The real problem come with the suffixes that people invent themselves, and which can be written in different ways. Take for example a nursing home. In the netherlands this typically has a regular streetnumber like for example "2". But to have the mail delivered more easily to the residents, they typically add a room number to the address as a suffix, but this can be written in different ways. Like "k105" or "105" or "kamer 105". Parks with holidays homes which have more permanent residency often have the same issue, when there is no official housenumber allocated.

HuubAppelboom commented 1 month ago

To cater for the differen suffixes, for the CAMARA version we could also do the following, in case most MNO's do not use a separate suffix field:

In the streetNumber field, we always instruct customers to include any suffixes that they may have. In the answer you provide whether it is a full match (true), not at all (false), or whether only the first number matches, without the suffixes (number_only for example as an answer).
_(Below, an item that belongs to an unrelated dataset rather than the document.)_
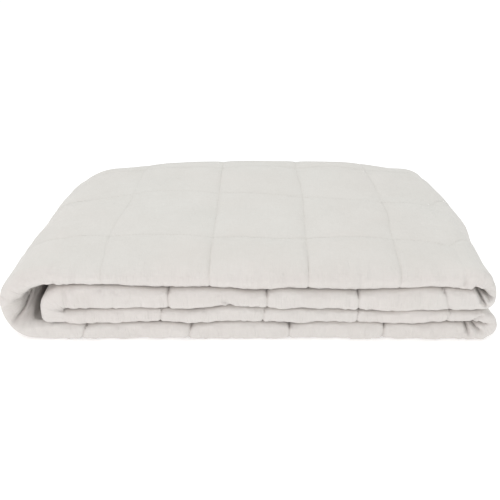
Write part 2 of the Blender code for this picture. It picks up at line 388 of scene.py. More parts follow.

HuubAppelboom commented 1 month ago

@AxelNennker for the Netherlands we have defined so far in Mobile Connect Match the streetNumber as digits only, and anything else as a suffix. The example you mention with Heidestraße 17A, would the break down in streetName Heidestraße, streetNumber 17, and streetNumberrSuffix as A.

The reason we do this in the Mobile Connect version is that we use hashing, and in case of hashing you really have to define a very strict normalisation rules, otherwise you don't get good results. That's why we have been defining streetNr as digits only in the Mobile Connect version.

As long as we don't use hashing in CAMARA, and use plain text, we could choose to combine streetNumber and streetNumberSuffix. The evaluation done by the MNO can then cater for the various writing styles of the suffixes that may vary from country to country.

AxelNennker commented 4 weeks ago

I agree that it is better for KYC to have everything separate. I guess there need to be clear definitions and examples which part fof the plain-text address is what.

Back to this issue, would that then be "streetName Heidestraße, houseNumber 17, and houseNumberrSuffix as A"?